– Значит, следующим будет сын! – с уверенностью отвечал Гирей.

А Сююмбика испытывала большую тревогу. Она стала неповоротливой, непривычно медлительной, постоянно чувствовала недомогание и необоснованные страхи. Всё чаще она говорила:

– Я не переживу этот тягостный день, Джабраиль настигнет меня!

Напрасно её успокаивали все – лекари, служанки, повитухи и даже сам повелитель. Страхи не рассеивались. В эти дни спокойней всего ханум чувствовала себя с Фирузой. Златовласая красавица подолгу засиживалась в комнатах Сююмбики, ласково удерживала её за руки и в самых комичных словах и выражениях передавала, как она боялась рожать. Иногда свой весёлый рассказ младшая ханша прерывала затяжным кашлем. Этот кашель у Фирузы-бики появился после их зимнего бегства и со временем не прошёл, а только усиливался. Табибы и бабки-травницы перепробовали все способы, описанные в книгах целителей. Бику поили фасолевым маслом и чесноком, прокипячённым с топлёным маслом и мёдом, применяли согревающие растирания, особые настойки. Иногда наступало облегчение, но по прошествии короткого времени болезнь обрушивалась с новой силой.

– А ещё, ханум, – с улыбкой говорила Фируза, – я видела вас во сне. Вы держали в руке топор, а это верная примета, что родится сын.

Озабоченного лица Сююмбики, наконец-то, коснулся робкий луч улыбки:

– Ты правда в это веришь, Фируза?

– О, ханум, этот сонник – моя настольная книга! Я знаю наизусть половину толкований из него. И не было ничего, чтобы не сошлось, верьте мне.

В один из осенних дней ханум пожелала прогуляться по саду. Стояли прекрасные золотые дни, самые последние, какие бывают перед сезоном холодных дождей. Служанки внесли тёплые одежды, помогая госпоже облачиться. Разглядывая себя в большом венецианском зеркале, Сююмбика со вздохом вдела руки в отороченный мехом камзол, как вдруг охнула и присела на месте.

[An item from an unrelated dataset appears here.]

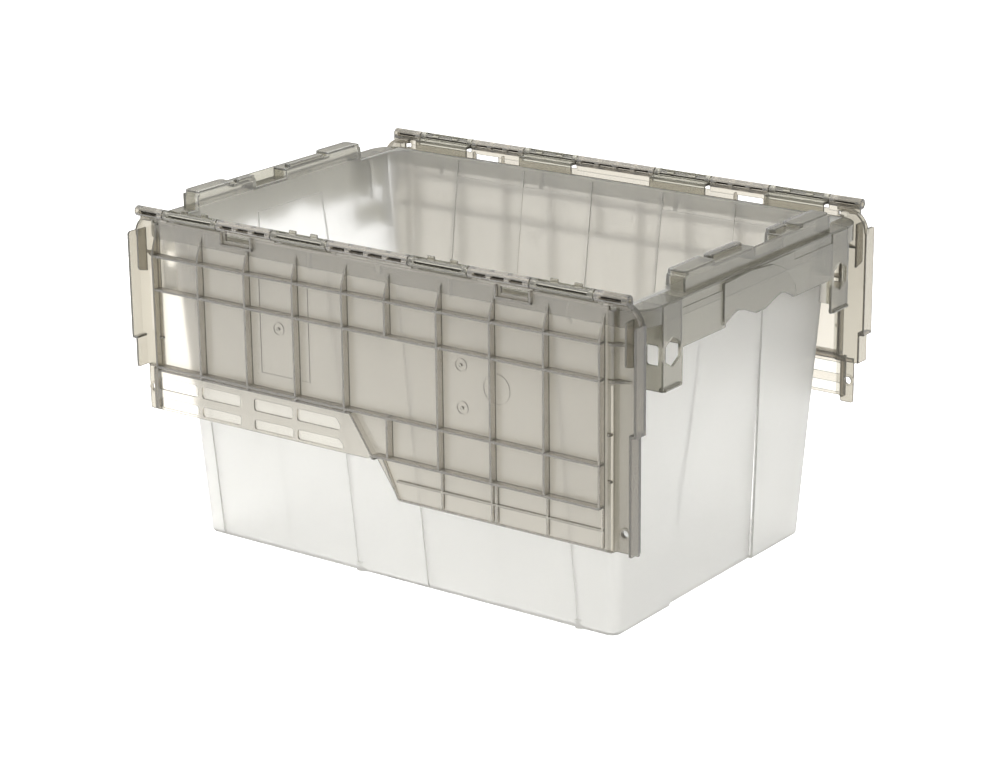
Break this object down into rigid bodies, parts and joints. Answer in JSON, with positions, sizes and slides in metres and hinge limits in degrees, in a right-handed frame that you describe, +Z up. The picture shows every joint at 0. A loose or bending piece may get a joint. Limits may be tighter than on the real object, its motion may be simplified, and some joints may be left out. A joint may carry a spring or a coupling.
{
  "type": "attached lid tote",
  "caption": "Tapered nesting plastic tote with two interlocking half lids hinged on steel rods along its long rims, and hand grips at both ends.",
  "frame": {"origin": "centre of the underside, on the ground", "axes": "+X along the length, the long half of the front lid is at +X; +Y across the width, from the front lid to the rear lid; +Z up"},
  "size_m": [0.554, 0.393, 0.3196],
  "materials": {
    "tote_body": "frosted translucent polypropylene, finely textured",
    "front_lid": "clear frosted polypropylene, semi-gloss",
    "rear_lid": "clear frosted polypropylene, semi-gloss",
    "hinge_rods": "dark drawn steel wire"
  },
  "bodies": {
    "tote": {"tote_body": "tote_body", "front_hinge_rod": "hinge_rods", "rear_hinge_rod": "hinge_rods"},
    "front_lid": {"front_lid": "front_lid"},
    "rear_lid": {"rear_lid": "rear_lid"}
  },
  "joints": [
    {"name": "front_lid_hinge", "type": "hinge", "parent": "tote", "child": "front_lid", "pos_m": [0, -0.191, 0.313], "axis": [-1, 0, 0], "range_deg": [0, 270]},
    {"name": "rear_lid_hinge", "type": "hinge", "parent": "tote", "child": "rear_lid", "pos_m": [0, 0.191, 0.313], "axis": [1, 0, 0], "range_deg": [0, 270]}
  ]
}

– Госпожа, что с вами? – Хабира, помогавшая ей, заволновалась.

Сююмбика вскинула на старшую служанку полные слёз глаза:

– Что-то кольнуло здесь, а теперь тянет в пояснице! – И тут же закричала, перепугав всех вокруг.

В покоях ханум начался переполох. Прислужницы заметались взад-вперёд, мешая друг другу, пока оторопевшая было любимая нянька госпожи Оянэ не шлёпнула первую попавшуюся под руку невольницу:

– Быстро за кендек-эби, и передай Джафар-аге, пусть сообщит весть хану!

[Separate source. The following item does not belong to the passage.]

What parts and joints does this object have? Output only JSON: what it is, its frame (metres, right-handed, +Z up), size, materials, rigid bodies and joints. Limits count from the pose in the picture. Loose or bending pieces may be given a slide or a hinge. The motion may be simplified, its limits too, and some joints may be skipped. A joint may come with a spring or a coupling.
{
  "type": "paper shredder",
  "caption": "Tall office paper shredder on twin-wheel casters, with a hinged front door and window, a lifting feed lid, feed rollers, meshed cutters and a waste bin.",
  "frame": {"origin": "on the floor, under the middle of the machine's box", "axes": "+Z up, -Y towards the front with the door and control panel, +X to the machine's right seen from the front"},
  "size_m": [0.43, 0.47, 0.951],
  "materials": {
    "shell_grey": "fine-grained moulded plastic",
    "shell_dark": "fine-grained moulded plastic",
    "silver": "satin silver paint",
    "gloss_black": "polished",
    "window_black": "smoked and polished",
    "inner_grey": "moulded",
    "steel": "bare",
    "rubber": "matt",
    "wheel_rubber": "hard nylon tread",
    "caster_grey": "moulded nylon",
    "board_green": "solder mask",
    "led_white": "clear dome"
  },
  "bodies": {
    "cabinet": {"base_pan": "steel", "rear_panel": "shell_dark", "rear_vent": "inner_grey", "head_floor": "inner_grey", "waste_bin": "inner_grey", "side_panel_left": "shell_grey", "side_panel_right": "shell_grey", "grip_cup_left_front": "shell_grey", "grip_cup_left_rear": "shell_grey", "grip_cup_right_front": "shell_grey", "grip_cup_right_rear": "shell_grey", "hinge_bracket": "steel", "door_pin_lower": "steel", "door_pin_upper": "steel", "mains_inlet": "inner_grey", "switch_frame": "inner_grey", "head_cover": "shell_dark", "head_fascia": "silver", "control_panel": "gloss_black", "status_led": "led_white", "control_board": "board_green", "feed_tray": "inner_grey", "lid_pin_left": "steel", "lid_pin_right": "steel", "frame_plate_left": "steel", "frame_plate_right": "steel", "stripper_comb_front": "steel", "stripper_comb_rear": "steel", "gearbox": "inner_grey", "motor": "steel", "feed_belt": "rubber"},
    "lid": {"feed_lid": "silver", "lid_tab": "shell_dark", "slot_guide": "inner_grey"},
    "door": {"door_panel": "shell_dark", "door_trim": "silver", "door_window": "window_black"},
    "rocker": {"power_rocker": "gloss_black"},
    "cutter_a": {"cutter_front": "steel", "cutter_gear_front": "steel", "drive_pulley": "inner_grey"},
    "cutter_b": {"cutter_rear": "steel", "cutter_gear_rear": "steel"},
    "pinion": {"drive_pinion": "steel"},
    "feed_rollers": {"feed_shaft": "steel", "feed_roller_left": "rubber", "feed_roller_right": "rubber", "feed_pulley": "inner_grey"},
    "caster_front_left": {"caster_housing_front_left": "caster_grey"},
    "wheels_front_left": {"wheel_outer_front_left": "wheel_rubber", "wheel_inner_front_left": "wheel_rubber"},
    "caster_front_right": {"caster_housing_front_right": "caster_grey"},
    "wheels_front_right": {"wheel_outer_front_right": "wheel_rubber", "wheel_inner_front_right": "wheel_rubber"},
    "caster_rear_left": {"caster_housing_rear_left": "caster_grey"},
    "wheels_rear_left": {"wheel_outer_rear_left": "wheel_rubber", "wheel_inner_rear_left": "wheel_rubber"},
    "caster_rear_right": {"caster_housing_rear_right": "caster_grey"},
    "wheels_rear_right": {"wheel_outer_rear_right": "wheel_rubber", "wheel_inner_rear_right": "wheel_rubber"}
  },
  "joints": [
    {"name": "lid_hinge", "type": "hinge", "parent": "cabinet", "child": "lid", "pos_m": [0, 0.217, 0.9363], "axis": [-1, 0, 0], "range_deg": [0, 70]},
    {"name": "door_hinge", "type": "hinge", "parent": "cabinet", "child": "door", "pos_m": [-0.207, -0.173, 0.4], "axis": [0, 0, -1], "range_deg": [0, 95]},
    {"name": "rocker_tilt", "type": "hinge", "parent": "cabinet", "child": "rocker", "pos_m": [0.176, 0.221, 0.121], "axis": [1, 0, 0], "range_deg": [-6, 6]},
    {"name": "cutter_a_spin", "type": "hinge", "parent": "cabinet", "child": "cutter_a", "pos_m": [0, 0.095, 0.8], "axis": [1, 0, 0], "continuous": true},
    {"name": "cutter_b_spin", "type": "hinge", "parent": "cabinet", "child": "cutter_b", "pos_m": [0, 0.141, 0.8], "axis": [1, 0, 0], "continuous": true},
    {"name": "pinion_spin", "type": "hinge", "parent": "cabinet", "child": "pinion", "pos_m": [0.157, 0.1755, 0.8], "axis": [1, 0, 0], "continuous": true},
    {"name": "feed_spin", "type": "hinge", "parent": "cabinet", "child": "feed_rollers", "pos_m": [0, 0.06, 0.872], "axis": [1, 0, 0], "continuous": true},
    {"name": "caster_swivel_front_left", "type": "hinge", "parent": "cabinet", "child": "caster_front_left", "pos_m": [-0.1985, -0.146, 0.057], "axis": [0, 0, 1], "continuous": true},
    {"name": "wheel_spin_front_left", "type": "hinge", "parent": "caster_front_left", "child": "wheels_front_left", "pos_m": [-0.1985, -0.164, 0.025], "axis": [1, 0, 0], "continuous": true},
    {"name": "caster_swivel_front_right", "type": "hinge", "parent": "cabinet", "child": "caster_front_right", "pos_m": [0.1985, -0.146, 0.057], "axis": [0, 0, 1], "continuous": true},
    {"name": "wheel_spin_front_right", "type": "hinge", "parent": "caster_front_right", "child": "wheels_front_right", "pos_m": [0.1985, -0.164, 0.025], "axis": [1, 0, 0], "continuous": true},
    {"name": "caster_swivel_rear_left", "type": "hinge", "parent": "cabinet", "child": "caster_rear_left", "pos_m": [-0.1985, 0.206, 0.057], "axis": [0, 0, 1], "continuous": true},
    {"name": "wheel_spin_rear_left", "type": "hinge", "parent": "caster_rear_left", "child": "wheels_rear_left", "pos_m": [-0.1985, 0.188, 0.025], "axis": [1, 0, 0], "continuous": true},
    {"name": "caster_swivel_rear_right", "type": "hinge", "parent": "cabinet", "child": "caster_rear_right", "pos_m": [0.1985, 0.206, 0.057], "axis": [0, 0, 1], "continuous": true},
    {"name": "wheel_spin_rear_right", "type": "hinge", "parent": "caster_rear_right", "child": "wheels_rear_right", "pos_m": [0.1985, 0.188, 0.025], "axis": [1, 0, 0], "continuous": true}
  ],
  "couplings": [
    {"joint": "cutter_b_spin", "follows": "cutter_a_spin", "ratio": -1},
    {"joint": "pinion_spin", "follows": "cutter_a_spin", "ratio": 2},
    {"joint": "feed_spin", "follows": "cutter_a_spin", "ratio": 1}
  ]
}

Сама нянька бросилась помогать Хабире. Они подняли стонавшую ханум с пола.

– Помоги нам, Аллах, – шепнула Оянэ. – Кажется, началось.

И добавила успокаивающе лишь для ушей роженицы:

– Всё идёт как надо, госпожа, не бойтесь. Скоро придут повитухи и сам повелитель.

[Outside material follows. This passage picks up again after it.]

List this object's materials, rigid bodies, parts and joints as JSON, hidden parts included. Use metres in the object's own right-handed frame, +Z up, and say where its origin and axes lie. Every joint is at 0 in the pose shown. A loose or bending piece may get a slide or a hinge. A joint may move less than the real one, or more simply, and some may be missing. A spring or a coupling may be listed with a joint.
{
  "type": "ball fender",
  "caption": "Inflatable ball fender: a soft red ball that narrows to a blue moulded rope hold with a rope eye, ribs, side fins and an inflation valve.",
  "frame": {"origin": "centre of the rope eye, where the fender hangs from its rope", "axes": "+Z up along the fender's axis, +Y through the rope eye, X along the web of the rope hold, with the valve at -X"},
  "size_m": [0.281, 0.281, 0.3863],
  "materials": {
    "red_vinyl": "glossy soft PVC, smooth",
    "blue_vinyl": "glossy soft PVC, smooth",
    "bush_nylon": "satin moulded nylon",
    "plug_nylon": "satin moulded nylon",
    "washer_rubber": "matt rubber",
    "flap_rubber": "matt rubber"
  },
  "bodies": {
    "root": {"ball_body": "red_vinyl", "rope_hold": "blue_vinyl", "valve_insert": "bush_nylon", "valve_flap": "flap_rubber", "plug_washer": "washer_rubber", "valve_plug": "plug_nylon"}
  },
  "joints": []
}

– И Фируза, – плачущим голосом добавила Сююмбика. – Я хочу, чтоб здесь была бика Фируза!

– Мы позовём всех, кого вы пожелаете, ханум! А сейчас мы с Хабирой переоденем вас и уложим в постель.

Хан бросил государственные дела и ворвался в покои старшей жены сразу вслед за повитухами. Сююмбика тут же вцепилась в руку мужа:

– О! Сафа, мне так больно! Наш ребёнок, он словно режет меня изнутри!

Сафа-Гирей, бледный от волнения, тем не менее, пытался пошутить:

– Должно быть, он будет выдающимся воином, моя дорогая, если ещё до своего рождения обзавёлся мечом!

Повелитель пытался успокоить жену, но глаза его с тревогой наблюдали за суетливыми приготовлениями повитух. Старшая из кендек-эби, тщательно осмотрев госпожу, склонилась перед ханом:

– Повелитель, всё идёт своим чередом, и серьёзного повода для беспокойства нет.

– О, я умру! – простонала на своей кровати Сююмбика.

– Я не допущу этого, жизнь моя, – Сафа ободряюще сжал мечущиеся руки жены. – Я послал Кучука за старухой из твоего аула. Она однажды спасла тебе жизнь и сейчас не даст умереть.